What you will do:
The data below holds the lines to copy: everything from the line containing "of its corners" to the line containing "obj.parent = empty", both ends included, set down exactly.

·····

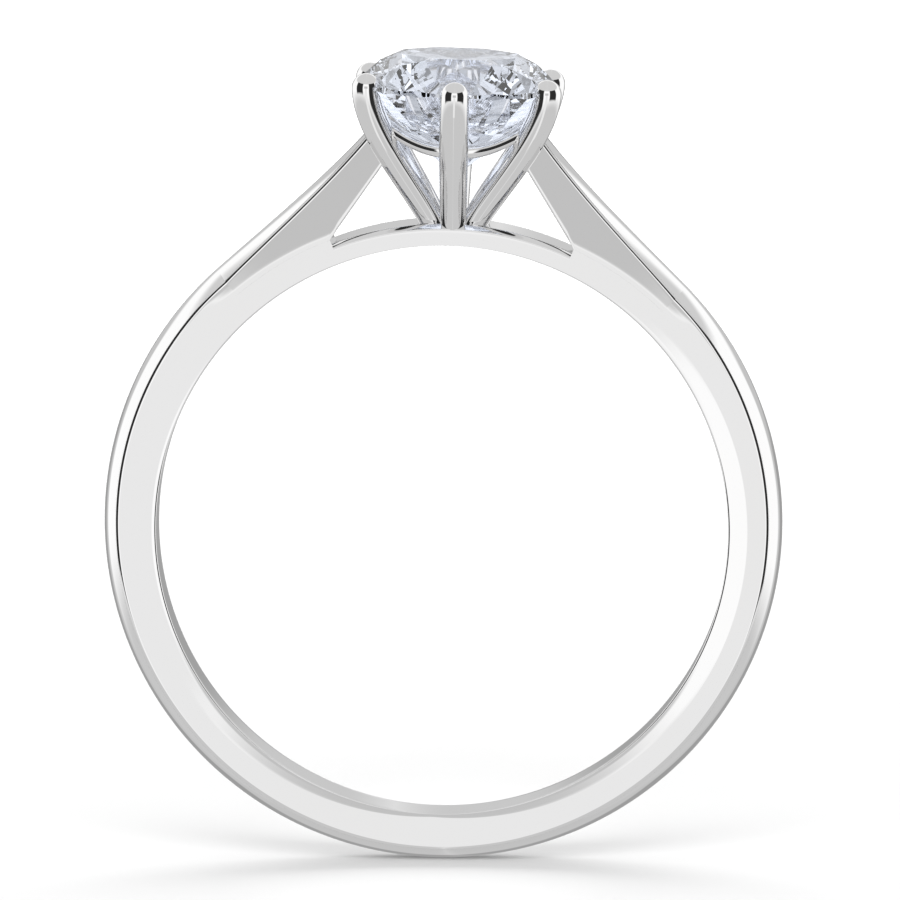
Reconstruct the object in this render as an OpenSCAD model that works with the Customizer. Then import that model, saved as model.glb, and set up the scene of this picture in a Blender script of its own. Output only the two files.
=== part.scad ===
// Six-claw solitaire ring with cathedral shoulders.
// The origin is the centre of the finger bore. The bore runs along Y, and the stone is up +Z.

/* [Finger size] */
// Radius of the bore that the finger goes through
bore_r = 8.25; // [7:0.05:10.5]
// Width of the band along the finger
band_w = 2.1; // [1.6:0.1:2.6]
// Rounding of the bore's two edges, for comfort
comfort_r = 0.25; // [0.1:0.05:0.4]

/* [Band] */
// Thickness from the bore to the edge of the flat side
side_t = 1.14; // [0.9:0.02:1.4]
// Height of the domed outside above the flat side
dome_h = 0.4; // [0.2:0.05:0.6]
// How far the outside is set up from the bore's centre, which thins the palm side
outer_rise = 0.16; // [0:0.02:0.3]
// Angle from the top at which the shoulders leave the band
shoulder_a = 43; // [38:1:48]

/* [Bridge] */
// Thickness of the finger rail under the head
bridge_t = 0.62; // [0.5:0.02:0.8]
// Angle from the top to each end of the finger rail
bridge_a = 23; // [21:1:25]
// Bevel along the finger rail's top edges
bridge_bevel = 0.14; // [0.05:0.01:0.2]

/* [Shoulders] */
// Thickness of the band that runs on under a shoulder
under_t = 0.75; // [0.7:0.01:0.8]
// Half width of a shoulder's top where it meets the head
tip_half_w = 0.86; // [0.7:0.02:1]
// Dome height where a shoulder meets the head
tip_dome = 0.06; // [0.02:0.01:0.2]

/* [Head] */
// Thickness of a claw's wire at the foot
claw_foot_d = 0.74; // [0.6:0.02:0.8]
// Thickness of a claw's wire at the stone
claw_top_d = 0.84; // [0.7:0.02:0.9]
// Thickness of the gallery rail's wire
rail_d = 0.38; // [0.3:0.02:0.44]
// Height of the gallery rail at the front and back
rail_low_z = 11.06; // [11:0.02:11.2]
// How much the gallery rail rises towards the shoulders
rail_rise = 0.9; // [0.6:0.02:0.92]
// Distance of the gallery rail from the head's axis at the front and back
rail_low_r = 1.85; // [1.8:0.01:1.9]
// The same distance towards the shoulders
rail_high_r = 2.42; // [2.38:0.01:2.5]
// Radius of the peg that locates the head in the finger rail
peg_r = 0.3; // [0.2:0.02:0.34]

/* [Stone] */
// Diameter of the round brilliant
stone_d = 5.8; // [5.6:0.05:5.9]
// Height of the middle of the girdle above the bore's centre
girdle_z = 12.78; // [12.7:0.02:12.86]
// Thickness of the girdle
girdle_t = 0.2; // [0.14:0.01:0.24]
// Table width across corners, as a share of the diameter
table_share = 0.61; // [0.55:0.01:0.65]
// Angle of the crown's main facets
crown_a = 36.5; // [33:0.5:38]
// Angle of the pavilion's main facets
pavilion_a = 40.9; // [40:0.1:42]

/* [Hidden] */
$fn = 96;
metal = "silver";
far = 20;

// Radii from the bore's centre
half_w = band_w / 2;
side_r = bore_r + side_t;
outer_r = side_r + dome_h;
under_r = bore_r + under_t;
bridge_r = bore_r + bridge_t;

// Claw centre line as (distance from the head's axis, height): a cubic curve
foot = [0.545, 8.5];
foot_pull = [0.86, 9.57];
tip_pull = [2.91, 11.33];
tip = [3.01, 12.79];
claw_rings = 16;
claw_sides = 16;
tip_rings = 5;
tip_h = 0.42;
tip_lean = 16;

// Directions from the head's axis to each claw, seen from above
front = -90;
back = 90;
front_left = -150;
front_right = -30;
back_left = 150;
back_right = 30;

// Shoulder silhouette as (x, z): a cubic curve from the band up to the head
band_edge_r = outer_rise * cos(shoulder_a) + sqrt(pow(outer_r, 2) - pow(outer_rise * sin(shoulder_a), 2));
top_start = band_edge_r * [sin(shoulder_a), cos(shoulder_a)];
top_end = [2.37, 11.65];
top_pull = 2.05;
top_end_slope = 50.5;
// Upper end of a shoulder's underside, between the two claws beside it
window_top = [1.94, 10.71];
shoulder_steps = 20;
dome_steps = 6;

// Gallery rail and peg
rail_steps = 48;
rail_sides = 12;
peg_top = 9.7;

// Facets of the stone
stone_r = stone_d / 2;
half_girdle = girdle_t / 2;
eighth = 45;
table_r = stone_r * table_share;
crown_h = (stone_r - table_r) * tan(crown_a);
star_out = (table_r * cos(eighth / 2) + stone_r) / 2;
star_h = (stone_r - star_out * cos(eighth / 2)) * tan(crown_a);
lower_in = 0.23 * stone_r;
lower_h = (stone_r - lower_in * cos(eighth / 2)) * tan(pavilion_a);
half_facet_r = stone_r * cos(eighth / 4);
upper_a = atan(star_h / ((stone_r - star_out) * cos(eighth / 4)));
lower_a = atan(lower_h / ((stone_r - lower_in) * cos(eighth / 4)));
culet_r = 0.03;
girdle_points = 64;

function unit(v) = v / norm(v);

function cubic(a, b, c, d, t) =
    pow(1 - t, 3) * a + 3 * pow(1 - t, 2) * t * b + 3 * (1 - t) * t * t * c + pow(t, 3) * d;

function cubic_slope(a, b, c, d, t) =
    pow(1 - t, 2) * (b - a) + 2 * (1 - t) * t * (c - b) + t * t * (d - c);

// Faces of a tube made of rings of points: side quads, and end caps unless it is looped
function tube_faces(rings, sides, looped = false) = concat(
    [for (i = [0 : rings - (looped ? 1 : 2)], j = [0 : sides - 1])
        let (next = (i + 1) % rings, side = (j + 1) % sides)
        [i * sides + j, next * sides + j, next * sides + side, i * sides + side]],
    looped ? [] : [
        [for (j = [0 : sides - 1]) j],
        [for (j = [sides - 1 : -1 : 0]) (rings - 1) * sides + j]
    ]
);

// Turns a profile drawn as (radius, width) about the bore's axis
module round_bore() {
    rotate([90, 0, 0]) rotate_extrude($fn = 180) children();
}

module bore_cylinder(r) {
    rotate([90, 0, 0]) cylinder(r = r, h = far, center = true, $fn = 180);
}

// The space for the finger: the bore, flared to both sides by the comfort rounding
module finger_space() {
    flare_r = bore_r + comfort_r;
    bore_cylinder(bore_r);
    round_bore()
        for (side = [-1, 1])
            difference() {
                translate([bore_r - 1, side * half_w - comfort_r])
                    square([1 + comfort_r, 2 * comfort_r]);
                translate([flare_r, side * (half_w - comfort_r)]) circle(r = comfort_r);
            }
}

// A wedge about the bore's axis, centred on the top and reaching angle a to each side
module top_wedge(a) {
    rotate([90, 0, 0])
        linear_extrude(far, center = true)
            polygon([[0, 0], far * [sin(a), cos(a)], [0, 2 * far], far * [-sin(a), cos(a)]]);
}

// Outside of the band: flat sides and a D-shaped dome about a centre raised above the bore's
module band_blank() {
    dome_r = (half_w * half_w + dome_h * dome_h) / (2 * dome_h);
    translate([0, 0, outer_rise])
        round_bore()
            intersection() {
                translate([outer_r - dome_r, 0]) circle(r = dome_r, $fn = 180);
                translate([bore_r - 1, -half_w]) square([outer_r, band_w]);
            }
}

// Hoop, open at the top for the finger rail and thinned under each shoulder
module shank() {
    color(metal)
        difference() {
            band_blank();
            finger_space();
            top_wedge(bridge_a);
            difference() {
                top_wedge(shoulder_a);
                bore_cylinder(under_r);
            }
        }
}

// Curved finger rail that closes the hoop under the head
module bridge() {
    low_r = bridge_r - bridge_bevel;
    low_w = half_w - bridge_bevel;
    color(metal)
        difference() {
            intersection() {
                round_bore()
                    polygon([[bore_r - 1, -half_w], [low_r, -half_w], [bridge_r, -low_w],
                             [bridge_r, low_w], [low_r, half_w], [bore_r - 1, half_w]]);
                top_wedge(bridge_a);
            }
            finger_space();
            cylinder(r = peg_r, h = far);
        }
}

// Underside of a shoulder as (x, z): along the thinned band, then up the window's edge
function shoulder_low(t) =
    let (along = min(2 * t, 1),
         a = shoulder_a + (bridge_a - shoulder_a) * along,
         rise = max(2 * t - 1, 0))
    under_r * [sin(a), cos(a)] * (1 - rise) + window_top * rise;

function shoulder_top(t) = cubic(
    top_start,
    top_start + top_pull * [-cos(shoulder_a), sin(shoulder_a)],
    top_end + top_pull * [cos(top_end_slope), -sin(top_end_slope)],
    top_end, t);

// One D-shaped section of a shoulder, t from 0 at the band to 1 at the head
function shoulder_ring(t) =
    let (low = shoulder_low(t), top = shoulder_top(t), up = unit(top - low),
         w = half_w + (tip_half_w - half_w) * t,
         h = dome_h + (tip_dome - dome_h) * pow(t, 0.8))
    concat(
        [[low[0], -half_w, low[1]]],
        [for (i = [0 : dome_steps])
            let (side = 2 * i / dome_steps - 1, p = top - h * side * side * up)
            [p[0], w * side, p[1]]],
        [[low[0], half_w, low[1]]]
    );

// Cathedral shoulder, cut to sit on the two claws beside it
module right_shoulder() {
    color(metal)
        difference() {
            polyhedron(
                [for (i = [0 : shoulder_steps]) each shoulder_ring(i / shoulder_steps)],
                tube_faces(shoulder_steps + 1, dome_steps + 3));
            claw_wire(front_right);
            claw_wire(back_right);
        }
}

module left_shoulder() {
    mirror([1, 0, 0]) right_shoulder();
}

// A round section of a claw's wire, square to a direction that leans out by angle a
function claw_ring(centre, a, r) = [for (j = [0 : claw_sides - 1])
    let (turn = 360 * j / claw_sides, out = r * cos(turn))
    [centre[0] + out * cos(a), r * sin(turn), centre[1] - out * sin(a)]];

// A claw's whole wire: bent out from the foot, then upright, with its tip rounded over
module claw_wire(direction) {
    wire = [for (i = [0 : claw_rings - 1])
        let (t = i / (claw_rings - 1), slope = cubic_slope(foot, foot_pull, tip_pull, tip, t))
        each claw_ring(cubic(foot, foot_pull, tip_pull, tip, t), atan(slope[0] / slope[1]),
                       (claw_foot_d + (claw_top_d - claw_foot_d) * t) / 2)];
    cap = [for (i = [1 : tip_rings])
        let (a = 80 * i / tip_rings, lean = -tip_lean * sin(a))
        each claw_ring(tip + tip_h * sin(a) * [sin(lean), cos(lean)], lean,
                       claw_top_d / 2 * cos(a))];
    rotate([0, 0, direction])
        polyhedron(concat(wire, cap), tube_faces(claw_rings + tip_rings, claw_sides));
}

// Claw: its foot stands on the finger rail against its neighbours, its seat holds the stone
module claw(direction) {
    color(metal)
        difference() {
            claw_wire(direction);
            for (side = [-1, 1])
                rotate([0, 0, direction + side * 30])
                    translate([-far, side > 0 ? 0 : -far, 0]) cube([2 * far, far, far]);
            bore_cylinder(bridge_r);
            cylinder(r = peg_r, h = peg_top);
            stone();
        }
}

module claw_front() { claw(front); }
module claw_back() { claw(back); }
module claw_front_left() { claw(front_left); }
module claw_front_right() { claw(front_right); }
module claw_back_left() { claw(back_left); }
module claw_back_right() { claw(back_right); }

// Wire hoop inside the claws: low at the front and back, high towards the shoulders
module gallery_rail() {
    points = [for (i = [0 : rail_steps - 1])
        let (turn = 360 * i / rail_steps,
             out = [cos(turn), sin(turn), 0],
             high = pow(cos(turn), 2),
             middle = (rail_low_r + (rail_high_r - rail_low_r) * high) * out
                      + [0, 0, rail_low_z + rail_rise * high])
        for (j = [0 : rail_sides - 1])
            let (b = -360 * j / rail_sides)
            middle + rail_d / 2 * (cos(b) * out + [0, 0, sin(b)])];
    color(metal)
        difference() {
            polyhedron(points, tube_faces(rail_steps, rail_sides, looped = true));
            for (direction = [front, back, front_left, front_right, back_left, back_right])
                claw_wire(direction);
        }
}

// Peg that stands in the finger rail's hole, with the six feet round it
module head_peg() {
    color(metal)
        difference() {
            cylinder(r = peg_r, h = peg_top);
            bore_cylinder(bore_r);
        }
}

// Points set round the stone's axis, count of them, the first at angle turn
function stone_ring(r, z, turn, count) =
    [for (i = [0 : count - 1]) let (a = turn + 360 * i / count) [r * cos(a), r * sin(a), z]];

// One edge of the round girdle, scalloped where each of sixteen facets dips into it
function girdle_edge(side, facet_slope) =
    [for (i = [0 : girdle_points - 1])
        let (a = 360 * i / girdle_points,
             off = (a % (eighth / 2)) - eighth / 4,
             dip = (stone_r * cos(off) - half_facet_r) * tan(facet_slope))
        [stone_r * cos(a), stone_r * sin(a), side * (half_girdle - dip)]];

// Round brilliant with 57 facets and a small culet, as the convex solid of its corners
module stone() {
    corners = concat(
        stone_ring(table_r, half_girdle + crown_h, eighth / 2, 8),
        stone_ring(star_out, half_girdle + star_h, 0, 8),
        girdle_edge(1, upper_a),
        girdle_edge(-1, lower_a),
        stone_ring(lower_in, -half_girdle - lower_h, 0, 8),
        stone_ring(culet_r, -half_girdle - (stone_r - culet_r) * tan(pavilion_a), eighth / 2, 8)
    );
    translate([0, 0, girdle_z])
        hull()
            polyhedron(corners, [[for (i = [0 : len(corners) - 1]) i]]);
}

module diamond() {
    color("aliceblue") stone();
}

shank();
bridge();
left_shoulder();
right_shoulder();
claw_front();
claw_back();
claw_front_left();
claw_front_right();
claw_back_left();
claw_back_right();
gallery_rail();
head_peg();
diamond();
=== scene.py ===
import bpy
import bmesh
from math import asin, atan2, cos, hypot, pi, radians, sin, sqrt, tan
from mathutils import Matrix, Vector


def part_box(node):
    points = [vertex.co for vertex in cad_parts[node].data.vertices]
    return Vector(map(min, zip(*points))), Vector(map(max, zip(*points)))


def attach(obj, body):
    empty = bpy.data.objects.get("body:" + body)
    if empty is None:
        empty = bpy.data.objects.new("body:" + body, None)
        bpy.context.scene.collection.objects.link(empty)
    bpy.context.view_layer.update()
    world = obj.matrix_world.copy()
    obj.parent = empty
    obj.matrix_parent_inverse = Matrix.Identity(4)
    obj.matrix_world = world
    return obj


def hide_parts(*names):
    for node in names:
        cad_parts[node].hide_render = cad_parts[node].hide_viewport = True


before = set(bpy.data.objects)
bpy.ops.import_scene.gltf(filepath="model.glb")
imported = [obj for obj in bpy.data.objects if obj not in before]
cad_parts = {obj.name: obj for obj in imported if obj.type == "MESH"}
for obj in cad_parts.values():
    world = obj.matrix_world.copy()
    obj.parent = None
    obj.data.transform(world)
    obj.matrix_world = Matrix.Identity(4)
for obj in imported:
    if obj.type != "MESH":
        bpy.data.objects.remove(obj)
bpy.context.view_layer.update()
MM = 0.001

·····

Solution to this task:
// Round brilliant with 57 facets and a small culet, as the convex solid of its corners
module stone() {
    corners = concat(
        stone_ring(table_r, half_girdle + crown_h, eighth / 2, 8),
        stone_ring(star_out, half_girdle + star_h, 0, 8),
        girdle_edge(1, upper_a),
        girdle_edge(-1, lower_a),
        stone_ring(lower_in, -half_girdle - lower_h, 0, 8),
        stone_ring(culet_r, -half_girdle - (stone_r - culet_r) * tan(pavilion_a), eighth / 2, 8)
    );
    translate([0, 0, girdle_z])
        hull()
            polyhedron(corners, [[for (i = [0 : len(corners) - 1]) i]]);
}

module diamond() {
    color("aliceblue") stone();
}

shank();
bridge();
left_shoulder();
right_shoulder();
claw_front();
claw_back();
claw_front_left();
claw_front_right();
claw_back_left();
claw_back_right();
gallery_rail();
head_peg();
diamond();
=== scene.py ===
import bpy
import bmesh
from math import asin, atan2, cos, hypot, pi, radians, sin, sqrt, tan
from mathutils import Matrix, Vector


def part_box(node):
    points = [vertex.co for vertex in cad_parts[node].data.vertices]
    return Vector(map(min, zip(*points))), Vector(map(max, zip(*points)))


def attach(obj, body):
    empty = bpy.data.objects.get("body:" + body)
    if empty is None:
        empty = bpy.data.objects.new("body:" + body, None)
        bpy.context.scene.collection.objects.link(empty)
    bpy.context.view_layer.update()
    world = obj.matrix_world.copy()
    obj.parent = empty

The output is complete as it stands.